Available data:
★ ★ ★ ★
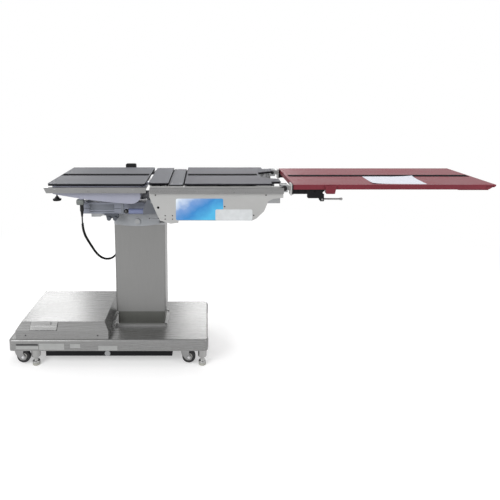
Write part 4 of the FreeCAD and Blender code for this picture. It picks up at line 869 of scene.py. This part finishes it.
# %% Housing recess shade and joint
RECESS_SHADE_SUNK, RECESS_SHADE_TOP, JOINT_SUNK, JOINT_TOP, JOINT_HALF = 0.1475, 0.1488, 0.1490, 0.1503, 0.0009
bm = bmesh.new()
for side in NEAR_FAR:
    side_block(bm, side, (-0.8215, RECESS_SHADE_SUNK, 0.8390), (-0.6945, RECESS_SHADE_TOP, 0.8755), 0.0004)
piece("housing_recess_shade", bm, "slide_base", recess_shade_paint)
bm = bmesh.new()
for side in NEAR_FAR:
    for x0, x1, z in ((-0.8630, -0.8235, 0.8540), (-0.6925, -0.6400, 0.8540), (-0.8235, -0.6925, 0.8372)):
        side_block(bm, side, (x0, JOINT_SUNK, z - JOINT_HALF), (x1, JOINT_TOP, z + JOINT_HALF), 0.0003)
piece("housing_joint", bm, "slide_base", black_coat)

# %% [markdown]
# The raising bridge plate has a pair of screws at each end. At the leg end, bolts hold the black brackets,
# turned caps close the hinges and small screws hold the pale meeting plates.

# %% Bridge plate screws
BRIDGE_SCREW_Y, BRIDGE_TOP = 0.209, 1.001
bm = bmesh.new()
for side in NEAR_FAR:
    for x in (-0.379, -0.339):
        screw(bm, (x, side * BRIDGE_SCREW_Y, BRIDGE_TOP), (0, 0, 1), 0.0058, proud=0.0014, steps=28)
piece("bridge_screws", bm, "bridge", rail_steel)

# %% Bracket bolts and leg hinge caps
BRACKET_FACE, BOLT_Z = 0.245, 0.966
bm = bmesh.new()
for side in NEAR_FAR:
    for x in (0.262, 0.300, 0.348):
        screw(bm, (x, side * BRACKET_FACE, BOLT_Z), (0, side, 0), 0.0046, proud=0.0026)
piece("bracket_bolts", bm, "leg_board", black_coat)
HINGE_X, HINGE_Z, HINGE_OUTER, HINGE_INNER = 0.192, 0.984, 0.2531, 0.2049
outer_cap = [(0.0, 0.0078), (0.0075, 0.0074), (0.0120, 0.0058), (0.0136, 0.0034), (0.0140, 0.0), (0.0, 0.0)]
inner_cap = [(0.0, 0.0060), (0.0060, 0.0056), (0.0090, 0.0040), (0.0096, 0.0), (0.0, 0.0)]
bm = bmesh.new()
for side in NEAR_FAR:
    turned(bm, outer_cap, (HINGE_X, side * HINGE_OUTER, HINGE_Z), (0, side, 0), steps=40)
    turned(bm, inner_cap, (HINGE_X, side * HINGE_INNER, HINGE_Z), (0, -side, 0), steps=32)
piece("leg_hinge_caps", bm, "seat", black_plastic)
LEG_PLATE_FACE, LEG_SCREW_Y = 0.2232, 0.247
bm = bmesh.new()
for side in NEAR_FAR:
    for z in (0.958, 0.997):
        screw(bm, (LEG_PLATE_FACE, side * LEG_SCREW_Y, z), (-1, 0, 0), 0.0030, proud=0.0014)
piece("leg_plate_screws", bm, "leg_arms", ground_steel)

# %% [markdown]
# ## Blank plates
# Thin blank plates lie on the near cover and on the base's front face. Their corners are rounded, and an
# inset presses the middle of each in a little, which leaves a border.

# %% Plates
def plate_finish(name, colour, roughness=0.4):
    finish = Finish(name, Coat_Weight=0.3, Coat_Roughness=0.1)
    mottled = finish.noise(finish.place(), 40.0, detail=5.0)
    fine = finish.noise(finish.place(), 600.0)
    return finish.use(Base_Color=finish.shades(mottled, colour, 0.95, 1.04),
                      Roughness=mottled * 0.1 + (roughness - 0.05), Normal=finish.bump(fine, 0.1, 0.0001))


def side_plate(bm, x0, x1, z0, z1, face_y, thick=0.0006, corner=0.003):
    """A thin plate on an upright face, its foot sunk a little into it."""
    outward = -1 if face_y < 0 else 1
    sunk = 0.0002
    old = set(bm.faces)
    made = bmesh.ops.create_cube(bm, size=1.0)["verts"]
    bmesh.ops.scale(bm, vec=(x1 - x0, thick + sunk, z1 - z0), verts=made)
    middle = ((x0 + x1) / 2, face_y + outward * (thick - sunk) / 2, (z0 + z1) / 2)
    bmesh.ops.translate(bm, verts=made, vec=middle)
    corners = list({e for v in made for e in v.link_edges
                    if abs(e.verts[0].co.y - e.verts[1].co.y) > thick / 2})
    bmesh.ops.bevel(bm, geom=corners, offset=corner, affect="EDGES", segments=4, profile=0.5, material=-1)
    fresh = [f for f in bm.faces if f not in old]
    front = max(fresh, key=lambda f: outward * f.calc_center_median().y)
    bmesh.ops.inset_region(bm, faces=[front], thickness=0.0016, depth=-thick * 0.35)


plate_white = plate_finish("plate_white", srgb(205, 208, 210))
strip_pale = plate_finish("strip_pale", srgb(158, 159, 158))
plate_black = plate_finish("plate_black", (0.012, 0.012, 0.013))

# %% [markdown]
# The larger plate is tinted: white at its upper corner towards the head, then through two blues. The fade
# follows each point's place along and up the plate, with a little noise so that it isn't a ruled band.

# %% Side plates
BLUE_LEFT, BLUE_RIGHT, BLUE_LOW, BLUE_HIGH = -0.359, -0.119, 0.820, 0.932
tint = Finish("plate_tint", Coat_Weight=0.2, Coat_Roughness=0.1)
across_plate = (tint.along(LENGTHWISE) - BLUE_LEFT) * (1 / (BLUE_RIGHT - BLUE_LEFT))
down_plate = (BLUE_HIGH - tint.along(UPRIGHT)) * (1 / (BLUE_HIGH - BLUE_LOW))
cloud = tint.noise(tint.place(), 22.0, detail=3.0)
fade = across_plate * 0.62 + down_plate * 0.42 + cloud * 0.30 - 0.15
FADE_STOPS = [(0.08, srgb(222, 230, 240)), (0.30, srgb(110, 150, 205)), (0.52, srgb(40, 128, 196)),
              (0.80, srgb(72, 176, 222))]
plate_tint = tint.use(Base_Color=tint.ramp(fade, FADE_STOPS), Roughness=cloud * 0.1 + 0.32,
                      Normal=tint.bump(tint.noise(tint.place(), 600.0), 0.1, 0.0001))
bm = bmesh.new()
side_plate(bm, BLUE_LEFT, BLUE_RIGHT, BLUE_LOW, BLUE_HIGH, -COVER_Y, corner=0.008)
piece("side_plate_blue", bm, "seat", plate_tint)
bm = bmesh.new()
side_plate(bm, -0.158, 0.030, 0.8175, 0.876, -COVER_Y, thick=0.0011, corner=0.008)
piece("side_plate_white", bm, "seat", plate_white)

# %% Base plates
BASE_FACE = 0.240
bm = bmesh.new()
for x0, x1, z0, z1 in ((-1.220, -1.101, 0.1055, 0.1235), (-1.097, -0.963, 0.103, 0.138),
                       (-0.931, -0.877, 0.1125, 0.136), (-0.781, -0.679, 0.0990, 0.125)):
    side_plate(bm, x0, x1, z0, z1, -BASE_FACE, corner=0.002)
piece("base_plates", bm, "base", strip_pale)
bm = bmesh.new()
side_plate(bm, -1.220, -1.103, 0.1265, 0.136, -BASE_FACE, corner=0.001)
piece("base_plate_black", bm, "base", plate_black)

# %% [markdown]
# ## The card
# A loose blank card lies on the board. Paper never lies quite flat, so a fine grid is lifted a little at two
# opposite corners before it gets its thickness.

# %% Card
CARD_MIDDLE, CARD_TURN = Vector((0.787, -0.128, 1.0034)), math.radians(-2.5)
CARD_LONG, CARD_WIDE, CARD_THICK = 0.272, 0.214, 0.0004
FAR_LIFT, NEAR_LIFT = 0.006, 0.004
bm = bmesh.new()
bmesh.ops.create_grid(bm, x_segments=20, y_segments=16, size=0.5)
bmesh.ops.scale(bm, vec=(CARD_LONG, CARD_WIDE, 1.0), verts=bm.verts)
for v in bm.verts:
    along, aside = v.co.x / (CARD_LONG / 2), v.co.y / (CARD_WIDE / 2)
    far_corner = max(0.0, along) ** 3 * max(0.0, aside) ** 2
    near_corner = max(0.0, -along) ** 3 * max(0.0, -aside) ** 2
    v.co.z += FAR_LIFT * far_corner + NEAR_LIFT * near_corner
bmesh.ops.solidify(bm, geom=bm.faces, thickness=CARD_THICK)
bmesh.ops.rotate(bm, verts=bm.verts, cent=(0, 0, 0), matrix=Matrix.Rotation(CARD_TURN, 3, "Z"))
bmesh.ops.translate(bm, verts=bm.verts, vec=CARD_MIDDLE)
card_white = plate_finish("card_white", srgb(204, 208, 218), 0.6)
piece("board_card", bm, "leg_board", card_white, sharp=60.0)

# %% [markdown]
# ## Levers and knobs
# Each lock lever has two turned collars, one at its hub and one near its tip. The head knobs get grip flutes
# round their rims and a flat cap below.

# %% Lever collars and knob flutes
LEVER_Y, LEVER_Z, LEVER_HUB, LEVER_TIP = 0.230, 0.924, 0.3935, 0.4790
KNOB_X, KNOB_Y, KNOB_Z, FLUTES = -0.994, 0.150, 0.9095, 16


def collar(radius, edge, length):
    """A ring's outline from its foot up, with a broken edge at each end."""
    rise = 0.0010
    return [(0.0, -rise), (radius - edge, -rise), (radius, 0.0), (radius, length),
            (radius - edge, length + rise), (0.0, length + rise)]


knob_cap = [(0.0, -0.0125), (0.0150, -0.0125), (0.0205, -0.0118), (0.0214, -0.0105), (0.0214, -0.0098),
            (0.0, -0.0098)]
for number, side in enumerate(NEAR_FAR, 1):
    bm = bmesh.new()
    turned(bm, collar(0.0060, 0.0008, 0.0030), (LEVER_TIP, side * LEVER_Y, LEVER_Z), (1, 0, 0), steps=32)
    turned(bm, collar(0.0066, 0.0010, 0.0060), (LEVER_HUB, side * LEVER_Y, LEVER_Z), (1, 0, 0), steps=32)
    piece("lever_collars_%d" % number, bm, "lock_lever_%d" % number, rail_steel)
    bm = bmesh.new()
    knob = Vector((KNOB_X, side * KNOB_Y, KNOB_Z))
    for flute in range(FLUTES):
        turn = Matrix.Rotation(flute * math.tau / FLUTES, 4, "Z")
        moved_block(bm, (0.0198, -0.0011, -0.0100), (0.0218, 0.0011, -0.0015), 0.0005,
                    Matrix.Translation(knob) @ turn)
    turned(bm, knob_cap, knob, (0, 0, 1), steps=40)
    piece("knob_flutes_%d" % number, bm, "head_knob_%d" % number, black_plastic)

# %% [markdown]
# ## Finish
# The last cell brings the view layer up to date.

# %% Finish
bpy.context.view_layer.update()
★ ★ ★ ★
Instruction: Word for word, reproduce the listing above from its start up to and including the line that has "# turned caps". Give only those lines.

Solved exercise:
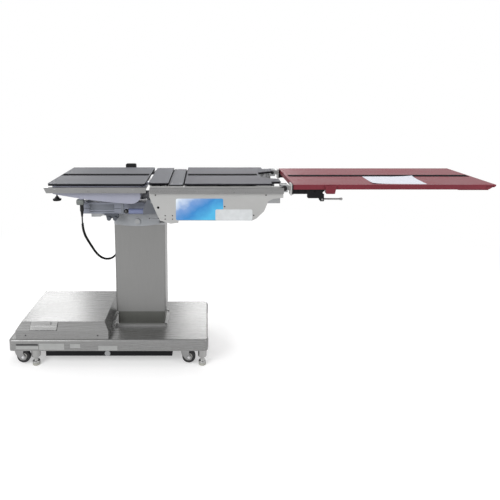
Write part 4 of the FreeCAD and Blender code for this picture. It picks up at line 869 of scene.py. This part finishes it.
# %% Housing recess shade and joint
RECESS_SHADE_SUNK, RECESS_SHADE_TOP, JOINT_SUNK, JOINT_TOP, JOINT_HALF = 0.1475, 0.1488, 0.1490, 0.1503, 0.0009
bm = bmesh.new()
for side in NEAR_FAR:
    side_block(bm, side, (-0.8215, RECESS_SHADE_SUNK, 0.8390), (-0.6945, RECESS_SHADE_TOP, 0.8755), 0.0004)
piece("housing_recess_shade", bm, "slide_base", recess_shade_paint)
bm = bmesh.new()
for side in NEAR_FAR:
    for x0, x1, z in ((-0.8630, -0.8235, 0.8540), (-0.6925, -0.6400, 0.8540), (-0.8235, -0.6925, 0.8372)):
        side_block(bm, side, (x0, JOINT_SUNK, z - JOINT_HALF), (x1, JOINT_TOP, z + JOINT_HALF), 0.0003)
piece("housing_joint", bm, "slide_base", black_coat)

# %% [markdown]
# The raising bridge plate has a pair of screws at each end. At the leg end, bolts hold the black brackets,
# turned caps close the hinges and small screws hold the pale meeting plates.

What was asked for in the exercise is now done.